My world before the pandemic was a tenuous game of Jenga: school overlapped basketball, which overlapped church, and extracurriculars, and studying for APs, and finding a job, and finally the few hours of sleep I was trying to get. One wrong move and the whole tower that represented my life would come crashing down.

It was all becoming too overwhelming for me.

And then­­ the world stopped.

Although it was a fearful time for many, the pandemic brought something so unexpected and foreign, I was unsure of what to make of it: free time to do whatever my heart desired.

Spring break was just around the corner and contrary to society, in those first three weeks of quarantine, I was living the dream.

I sat back and binged How to Get Away with Murder while enjoying a handsome bowl of vanilla ice cream covered in excessive amounts of rainbow sprinkles, whipped cream, and–of course­–chocolate syrup. I flipped the pages of 1984 and The Intelligent Investor, relishing at how I no longer needed to set aside my desire to read the classics or improve my financial literacy. At last, I could rejuvenate and be present in the moment, something which I had not done since entering high school because I had been chained to my responsibilities, fearful that if I let go, even for a second, I would disappoint someone­–my teammates, my community, my family or even myself.

However, the joke was on me, in what seemed like a snap of a finger I was catapulted back into the hurricane I call my life. Somehow, amidst a pandemic, Hurricane Emerson managed to escalate from category three to category five. In a single day, my coach asked me to set up a FaceTime check-in for the team, my principal requested that I organize an impromptu meeting, my mom begged me to stand in a two-hour Costco Line for groceries, and Google Classroom alerted me about a programming project that required I study three chapters of the textbook just to complete twenty lines of code. In addition, as the oldest in the family, I was tending to my three elderly grandparents and helping my younger siblings navigate distance learning, knowing my own studies on the fundamental theorem of calculus awaited me.

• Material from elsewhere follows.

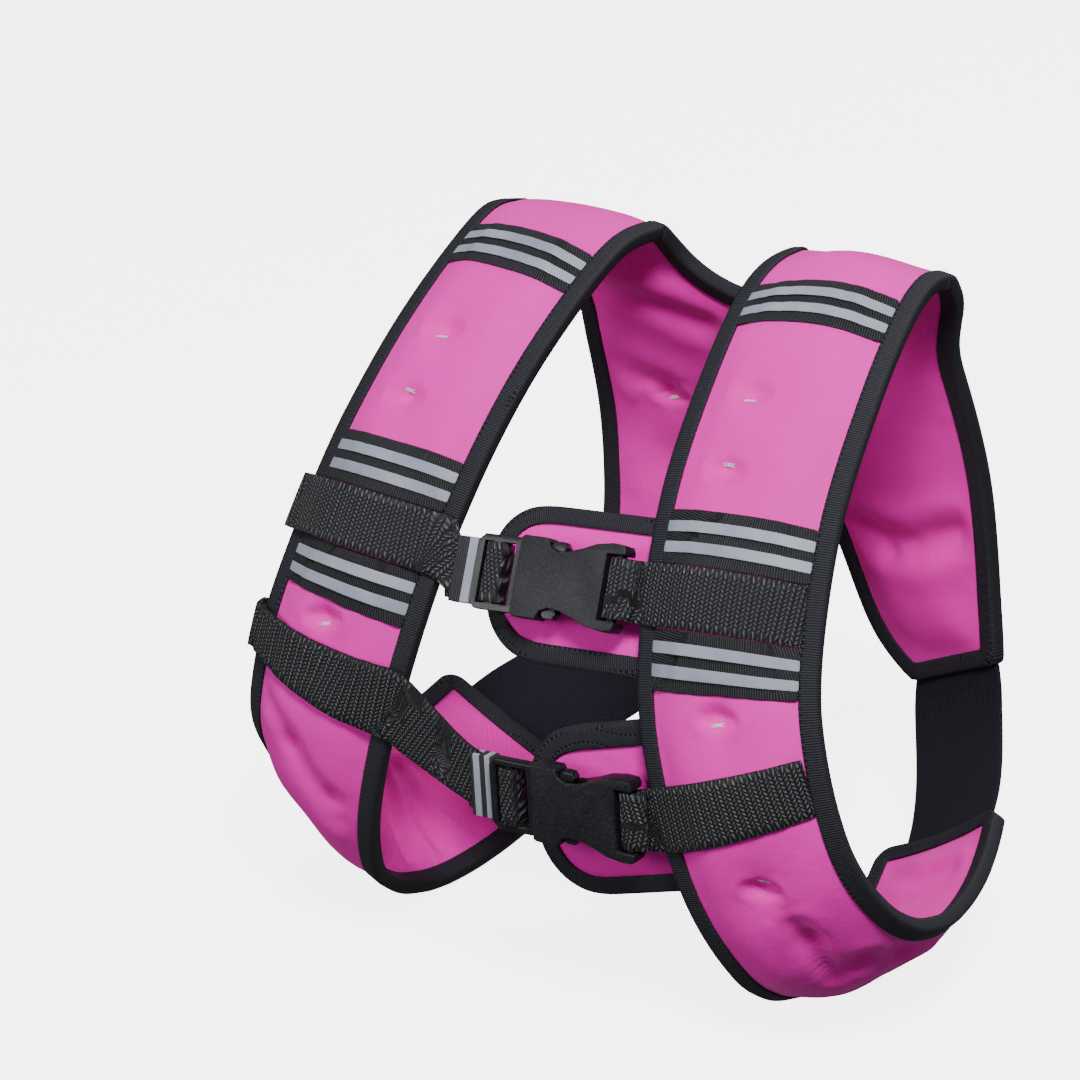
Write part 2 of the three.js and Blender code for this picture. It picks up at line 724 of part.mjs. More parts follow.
// Point over the back where the net hangs, held off the binding of the arch
function onNet(row, share, lift) {
  const held = row > archRow ? netInset + share * (1 - netInset) : share;
  const point = backPoint(row, held);
  const rise = netLift + netBulge * backPadding(point).share;
  return onBack(point[0], point[1], backRear(point) + rise + lift);
}

// Net pocket over the lower back, every other row of cells set half over
function netPocket() {
  const grid = (lift) => netPlaces.map((row) => netShares.map((share) => onNet(row, share, lift)));
  const last = netShares.length - 2;
  const filled = (i, j) => {
    if (i % 2 === 0 || j === 0 || j === last) return true;
    const bar = j % 2 === 0;
    return bar && (j / 2 + (i - 1) / 2) % 2 === 0;
  };
  const onMiddle = (i) => netPlaces[i + 1] <= archRow;
  const left = slab(grid(netThickness), grid(0), filled, onMiddle);
  return [...left, ...mirrored(left)];
}

// Hem over the top of the net
function pocketHem() {
  const rows = [hemRow - hemAbove, ...netPlaces.slice(0, 2), hemRow + hemBelow];
  const base = netThickness + 2 * clearance;
  const grid = (lift) => rows.map((row) => netShares.map((share) => onNet(row, share, base + lift)));
  const left = slab(grid(hemThickness), grid(0), () => true, () => true);
  return [...left, ...mirrored(left)];
}

// Strap through stations, each turning a share of its width and a height into a point
function strapThrough(stations, shares, thickness) {
  const grid = (raised) => stations.map((station) => shares.map((share) => station(share, raised)));
  return slab(grid(thickness / 2), grid(-thickness / 2));
}

// Side elastic from the tip of a front band up to the bottom of the back
function sideElastic() {
  const gap = 2 * clearance + bindingThickness;
  const low = bandFrame(bandLength).across;
  const first = lastRow - archRow;
  const [inner, outer] = [first, first + lastShare].map((i) => onBack(
    backEdge[i][0] + backMitres[i][0] * gap, backEdge[i][1] + backMitres[i][1] * gap, 0));
  const high = outer.clone().sub(inner).normalize();
  const from = onBand(bandLength + gap, 0, 0);
  const to = inner.clone().add(outer).multiplyScalar(0.5);
  const leave = bandMiddle(bandLength).sub(bandMiddle(bandLength - margin)).normalize();
  const [out, down] = backPoint(lastRow, 0.5);
  const arrive = onBack(out, down - margin, 0).sub(onBack(out, down, 0)).normalize();
  const pull = elasticPull * from.distanceTo(to);
  const line = new THREE.CubicBezierCurve3(
    from, from.clone().addScaledVector(leave, pull), to.clone().addScaledVector(arrive, -pull), to);
  const stations = [];
  for (let k = 0; k <= elasticSteps; k += 1) {
    const middle = line.getPoint(k / elasticSteps);
    const along = line.getTangent(k / elasticSteps);
    const wide = low.clone().lerp(high, k / elasticSteps).setLength(elasticWidth);
    const face = along.cross(wide).normalize();
    stations.push((share, raised) => (
      middle.clone().addScaledVector(wide, share - 0.5).addScaledVector(face, raised)));
  }
  return strapThrough(stations, [0, 1 / 3, 2 / 3, 1], elasticThickness);
}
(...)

Previously, when I found myself in such situations, my trusted method of checklists on my phone kept me afloat. But the method was no longer effective, each typed task only reminding me of everything I had to juggle without offering a solution. Instead, Hurricane Emerson only intensified.  Alas, all I could do was lay helplessly on the couch and stare at the popcorn ceiling, longing for the middle ground between the demands of my life and my newfound freedom. That’s when something poked me from between the cushions. It was my planner, gray and abandoned, its sight reminding me of a quote I heard on the Impact Theory podcast:

“There’s power in writing things down.”

And in that moment, I realized that maybe my planner was the solution. So I started to progressively write down and designate time for each and every task. From brushing my teeth and going to the store to working out and watching Power, I found that putting things down on paper provided the solace I desperately needed. I pumped my fist in triumph and let out a sigh of relief, marveling at how I was finally able to structure my life, effectively moving me into the eye of the storm. Although my planner cannot forecast the unexpected developments that may arise, it has been the key to not only navigating Hurricane Emerson but more importantly finding a harmonious balance between business and pleasure. The Emerson who plays basketball, serves his community, studies rigorously, reads for leisure, and binges Netflix can now blissfully coexist in the same world.